(Scripts that build objects)

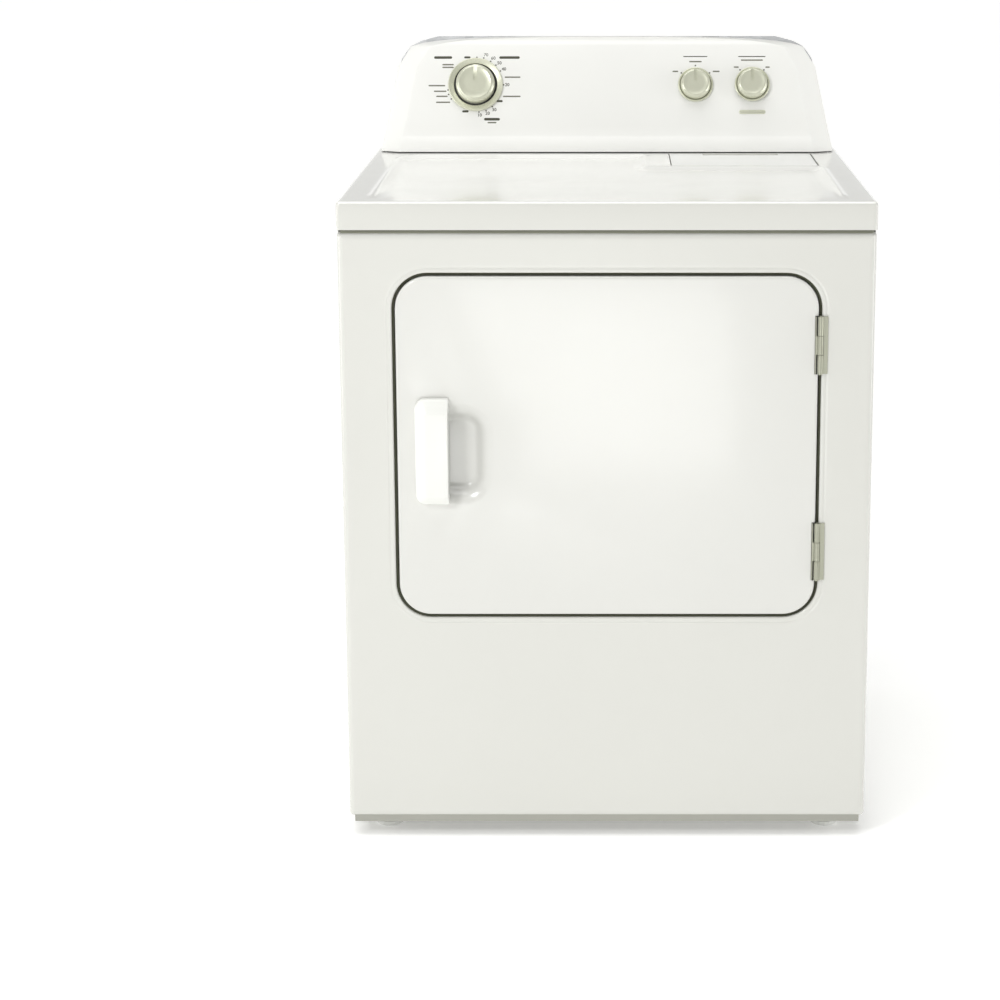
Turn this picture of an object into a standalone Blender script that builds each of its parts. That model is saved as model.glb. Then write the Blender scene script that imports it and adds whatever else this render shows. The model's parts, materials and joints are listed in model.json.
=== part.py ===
"""A front-loading clothes dryer with a sloped control console, modelled as separate pieces.

Metres, +X to the right, +Y to the back, +Z up. The origin is on the floor, under the middle of the
whole machine. Each piece is one named object, and each moving body's pieces hang from an empty on
that body's joint axis.
"""

from math import asin, atan2, cos, pi, radians, sin, sqrt

import bmesh
import bpy
from mathutils import Euler, Vector

# Cabinet
WIDTH = 0.7366
HEIGHT = 1.092
CABINET_TOP = 0.914
FRONT_Y = -0.3345
REAR_Y = 0.3435
SHEET = 0.0012
GAP = 0.0004
EDGE_RADIUS = 0.010
BOTTOM_Z = 0.030
TOP_SKIRT = 0.0389
BODY_TOP_Z = 0.872
SIDE_X = WIDTH / 2 - 0.0005
RETURN_DEPTH = 0.020
PAN_DEPTH = 0.030
TOE_INSET = 0.003
TOE_DROP = 0.008

# Feet
FOOT_X = 0.315
FOOT_Y = (-0.275, 0.290)
FOOT_RADIUS = 0.019
STEM_RADIUS = 0.005

# Door
DOOR_HALF = 0.2925
DOOR_LOW = 0.3294
DOOR_HIGH = 0.8138
DOOR_CORNER = 0.047
DOOR_GAP = 0.0046
DOOR_PROUD = 0.0015
DOOR_DEPTH = 0.020
LEDGE_DEPTH = 0.0248
HINGE_X = DOOR_HALF
HINGE_Y = FRONT_Y - 0.0030
HINGE_BARREL = 0.00425
HINGE_PIN = 0.0022
HINGES = {"upper": (0.6763, 0.7564), "lower": (0.3825, 0.4643)}
THROAT_HALF = 0.200
THROAT_LOW = 0.400
THROAT_HIGH = 0.745
THROAT_CORNER = 0.090

# Handle and the finger recess beside it
HANDLE_LEFT = -0.2645
HANDLE_RIGHT = -0.2182
HANDLE_LOW = 0.494
HANDLE_HIGH = 0.6426
HANDLE_FRONT = -0.3585
RECESS_RIGHT = -0.1695
RECESS_LOW = 0.4967
RECESS_HIGH = 0.6283
POCKET_DEPTH = 0.0175

# Drum
DRUM_Z = 0.525
DRUM_RADIUS = 0.333
DRUM_FRONT = -0.2745
DRUM_REAR = 0.170
FRONT_BULKHEAD_Y = -0.2895
REAR_BULKHEAD_Y = 0.176
BULKHEAD_HALF = 0.355
BULKHEAD_LOW = 0.062
ROLLER_RADIUS = 0.038
ROLLER_ANGLE = radians(38)

# Motor, belt and air path
MOTOR_X = 0.120
MOTOR_Z = 0.125
PULLEY_RADIUS = 0.0098
IDLER_X = -0.020
IDLER_Z = 0.115
IDLER_RADIUS = 0.022
ARM_PIVOT = (0.045, 0.070)
BELT_Y = (-0.040, -0.030)
BELT_THICKNESS = 0.0022
EXHAUST_X = -0.030
EXHAUST_Z = 0.118
EXHAUST_RADIUS = 0.0508
COLLAR_Y = 0.3585
BLOWER_Y = (0.112, 0.170)
LINT_LEFT = 0.098
LINT_RIGHT = 0.3215
LINT_FRONT = 0.0855
LINT_BACK = 0.2500
SCREEN_Y = 0.215
SCREEN_LOW = 0.480

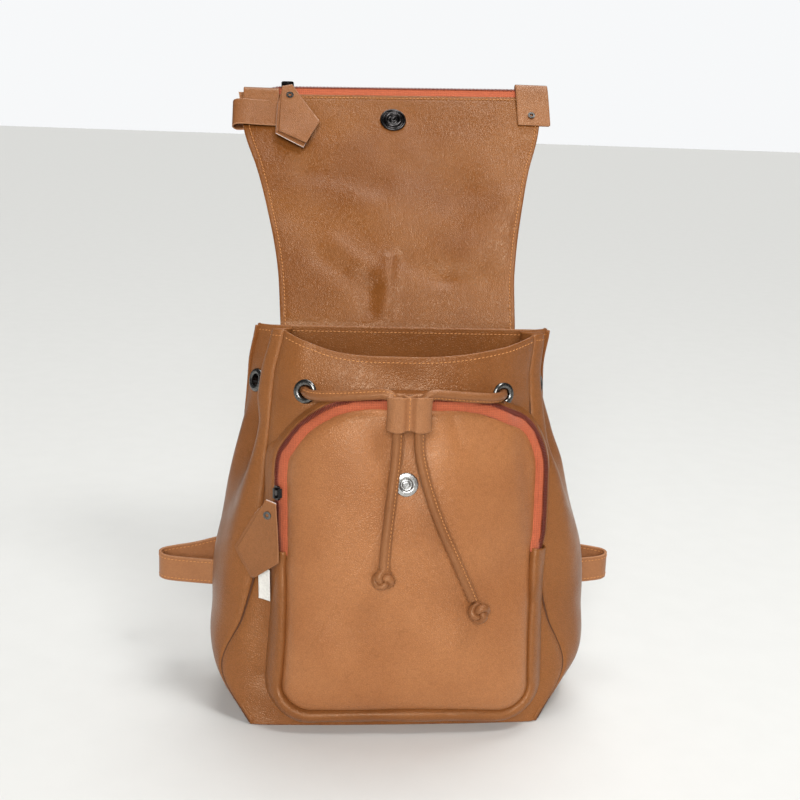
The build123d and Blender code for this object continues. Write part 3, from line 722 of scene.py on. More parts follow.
def pocket_outline(y, count=400):
    """The pocket's outline where it passes a depth."""
    k = (-20 - y) / 80
    low, high = 122 - 38 * k, 107 - 33 * k
    foot_z, top_z = -18 + 54 * k, 268 - 10 * k
    return rounded_outline([(-low, foot_z), (low, foot_z), (high, top_z), (-high, top_z)],
                           [22, 22, 60, 60], count)


def face_outline(count=400):
    """The pocket face's edge, from the middle of its foot round to the right."""
    depths = np.linspace(-40, -90, 11)
    stack = np.array([pocket_outline(y, count) for y in depths])
    y = np.full(count, -75.0)
    for _ in range(8):
        share = np.clip((depths[0] - y) / 5.0, 0, 9.999)
        i = share.astype(int)
        t = (share - i)[:, None]
        points = stack[i, np.arange(count)] * (1 - t) + stack[i + 1, np.arange(count)] * t
        y = front_y(points[:, 0] + POCKET_X, points[:, 1]) - POCKET_DEPTH
    return points + np.array([POCKET_X, 0.0])


EDGE = face_outline()
EDGE_OUT = unit(np.stack([np.roll(EDGE, -1, 0)[:, 1] - np.roll(EDGE, 1, 0)[:, 1],
                          np.roll(EDGE, 1, 0)[:, 0] - np.roll(EDGE, -1, 0)[:, 0]], axis=1))
ZIP_END_Z = 145.0
ZIP_PART = [i for i in range(400) if EDGE[i, 1] > ZIP_END_Z]
ROLL_PART = list(range(max(ZIP_PART) + 1 - 2, 400)) + list(range(0, min(ZIP_PART) + 2))


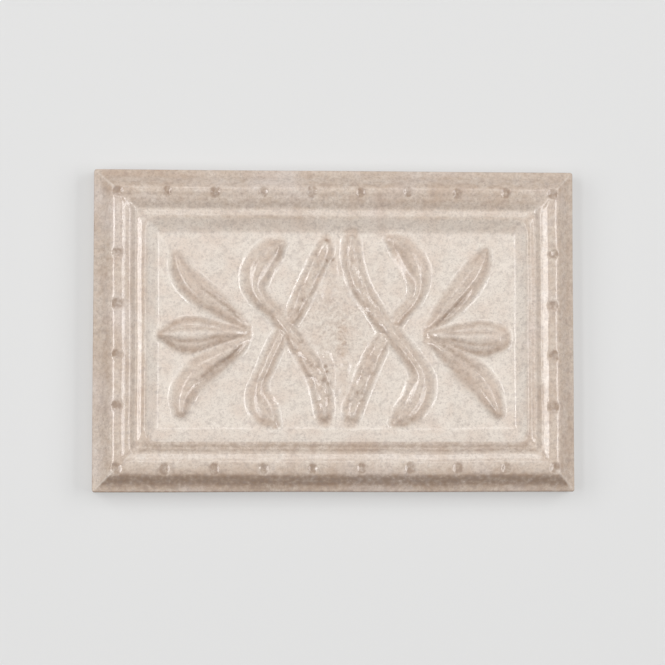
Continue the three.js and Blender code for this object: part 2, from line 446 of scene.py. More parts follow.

◆ What to work on ◆
Write out the whole listing again, exactly as it stands.

◆ Task answer ◆
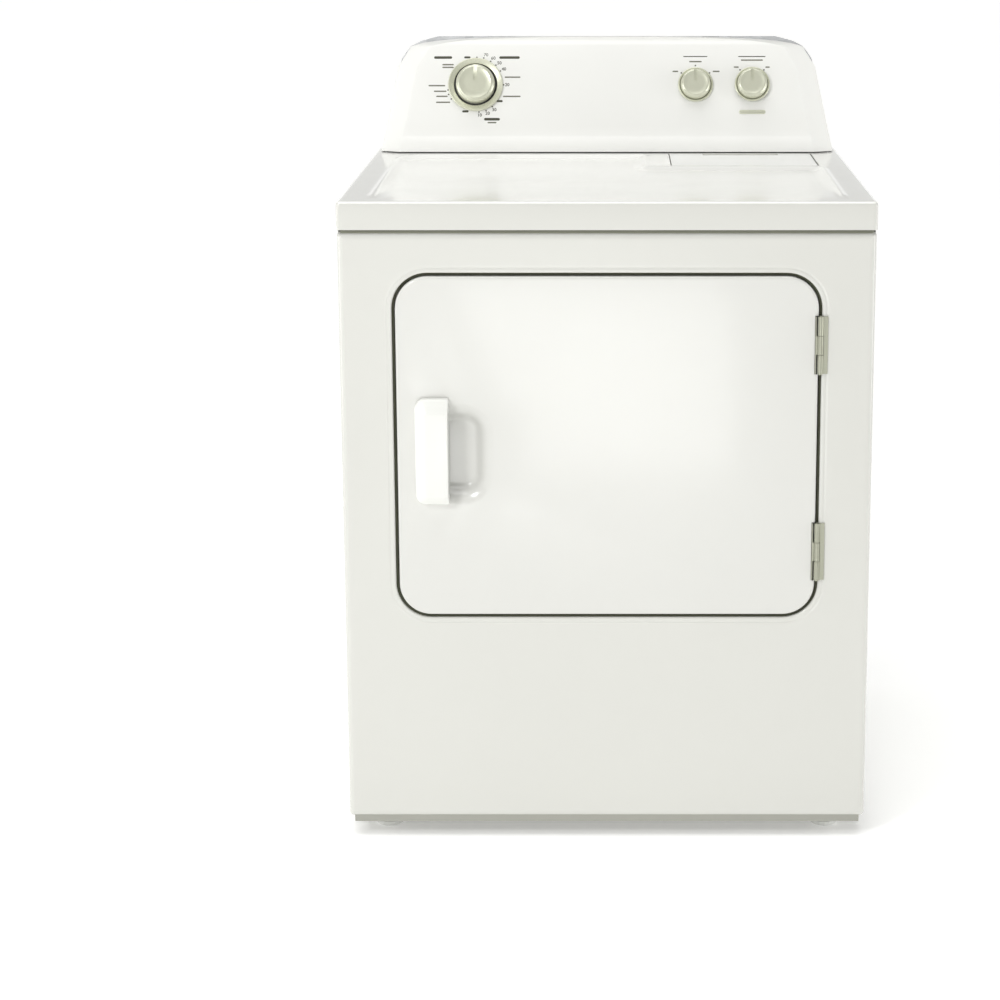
Turn this picture of an object into a standalone Blender script that builds each of its parts. That model is saved as model.glb. Then write the Blender scene script that imports it and adds whatever else this render shows. The model's parts, materials and joints are listed in model.json.
=== part.py ===
"""A front-loading clothes dryer with a sloped control console, modelled as separate pieces.

Metres, +X to the right, +Y to the back, +Z up. The origin is on the floor, under the middle of the
whole machine. Each piece is one named object, and each moving body's pieces hang from an empty on
that body's joint axis.
"""

from math import asin, atan2, cos, pi, radians, sin, sqrt

import bmesh
import bpy
from mathutils import Euler, Vector

# Cabinet
WIDTH = 0.7366
HEIGHT = 1.092
CABINET_TOP = 0.914
FRONT_Y = -0.3345
REAR_Y = 0.3435
SHEET = 0.0012
GAP = 0.0004
EDGE_RADIUS = 0.010
BOTTOM_Z = 0.030
TOP_SKIRT = 0.0389
BODY_TOP_Z = 0.872
SIDE_X = WIDTH / 2 - 0.0005
RETURN_DEPTH = 0.020
PAN_DEPTH = 0.030
TOE_INSET = 0.003
TOE_DROP = 0.008

# Feet
FOOT_X = 0.315
FOOT_Y = (-0.275, 0.290)
FOOT_RADIUS = 0.019
STEM_RADIUS = 0.005

# Door
DOOR_HALF = 0.2925
DOOR_LOW = 0.3294
DOOR_HIGH = 0.8138
DOOR_CORNER = 0.047
DOOR_GAP = 0.0046
DOOR_PROUD = 0.0015
DOOR_DEPTH = 0.020
LEDGE_DEPTH = 0.0248
HINGE_X = DOOR_HALF
HINGE_Y = FRONT_Y - 0.0030
HINGE_BARREL = 0.00425
HINGE_PIN = 0.0022
HINGES = {"upper": (0.6763, 0.7564), "lower": (0.3825, 0.4643)}
THROAT_HALF = 0.200
THROAT_LOW = 0.400
THROAT_HIGH = 0.745
THROAT_CORNER = 0.090

# Handle and the finger recess beside it
HANDLE_LEFT = -0.2645
HANDLE_RIGHT = -0.2182
HANDLE_LOW = 0.494
HANDLE_HIGH = 0.6426
HANDLE_FRONT = -0.3585
RECESS_RIGHT = -0.1695
RECESS_LOW = 0.4967
RECESS_HIGH = 0.6283
POCKET_DEPTH = 0.0175

# Drum
DRUM_Z = 0.525
DRUM_RADIUS = 0.333
DRUM_FRONT = -0.2745
DRUM_REAR = 0.170
FRONT_BULKHEAD_Y = -0.2895
REAR_BULKHEAD_Y = 0.176
BULKHEAD_HALF = 0.355
BULKHEAD_LOW = 0.062
ROLLER_RADIUS = 0.038
ROLLER_ANGLE = radians(38)

# Motor, belt and air path
MOTOR_X = 0.120
MOTOR_Z = 0.125
PULLEY_RADIUS = 0.0098
IDLER_X = -0.020
IDLER_Z = 0.115
IDLER_RADIUS = 0.022
ARM_PIVOT = (0.045, 0.070)
BELT_Y = (-0.040, -0.030)
BELT_THICKNESS = 0.0022
EXHAUST_X = -0.030
EXHAUST_Z = 0.118
EXHAUST_RADIUS = 0.0508
COLLAR_Y = 0.3585
BLOWER_Y = (0.112, 0.170)
LINT_LEFT = 0.098
LINT_RIGHT = 0.3215
LINT_FRONT = 0.0855
LINT_BACK = 0.2500
SCREEN_Y = 0.215
SCREEN_LOW = 0.480

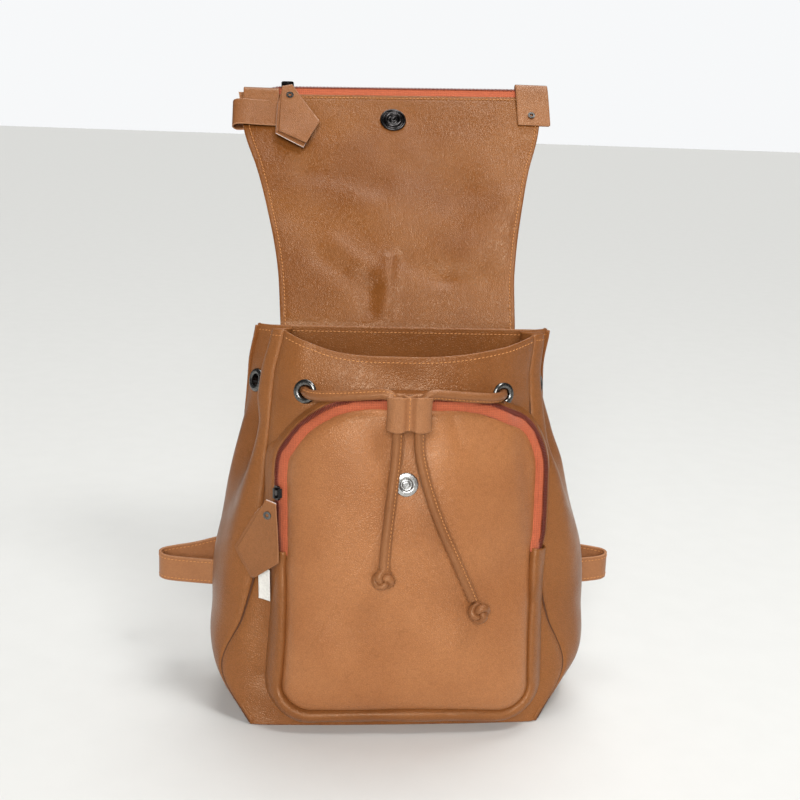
The build123d and Blender code for this object continues. Write part 3, from line 722 of scene.py on. More parts follow.
def pocket_outline(y, count=400):
    """The pocket's outline where it passes a depth."""
    k = (-20 - y) / 80
    low, high = 122 - 38 * k, 107 - 33 * k
    foot_z, top_z = -18 + 54 * k, 268 - 10 * k
    return rounded_outline([(-low, foot_z), (low, foot_z), (high, top_z), (-high, top_z)],
                           [22, 22, 60, 60], count)


def face_outline(count=400):
    """The pocket face's edge, from the middle of its foot round to the right."""
    depths = np.linspace(-40, -90, 11)
    stack = np.array([pocket_outline(y, count) for y in depths])
    y = np.full(count, -75.0)
    for _ in range(8):
        share = np.clip((depths[0] - y) / 5.0, 0, 9.999)
        i = share.astype(int)
        t = (share - i)[:, None]
        points = stack[i, np.arange(count)] * (1 - t) + stack[i + 1, np.arange(count)] * t
        y = front_y(points[:, 0] + POCKET_X, points[:, 1]) - POCKET_DEPTH
    return points + np.array([POCKET_X, 0.0])


EDGE = face_outline()
EDGE_OUT = unit(np.stack([np.roll(EDGE, -1, 0)[:, 1] - np.roll(EDGE, 1, 0)[:, 1],
                          np.roll(EDGE, 1, 0)[:, 0] - np.roll(EDGE, -1, 0)[:, 0]], axis=1))
ZIP_END_Z = 145.0
ZIP_PART = [i for i in range(400) if EDGE[i, 1] > ZIP_END_Z]
ROLL_PART = list(range(max(ZIP_PART) + 1 - 2, 400)) + list(range(0, min(ZIP_PART) + 2))


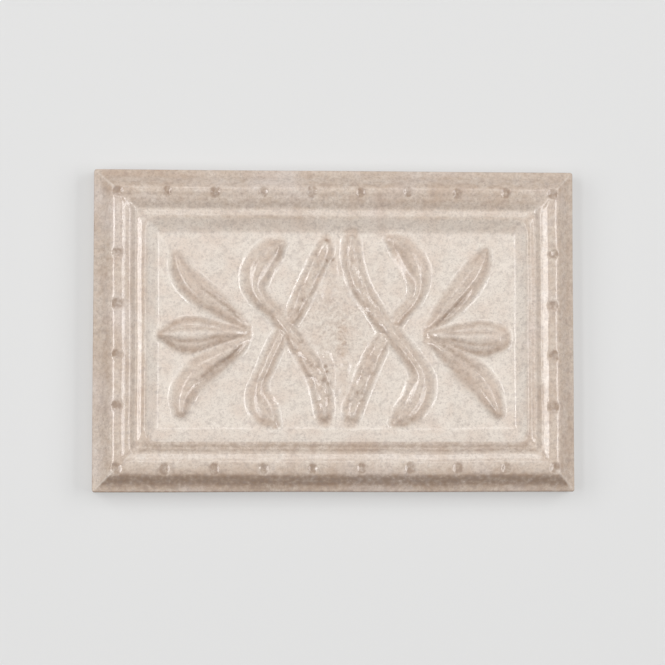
Continue the three.js and Blender code for this object: part 2, from line 446 of scene.py. More parts follow.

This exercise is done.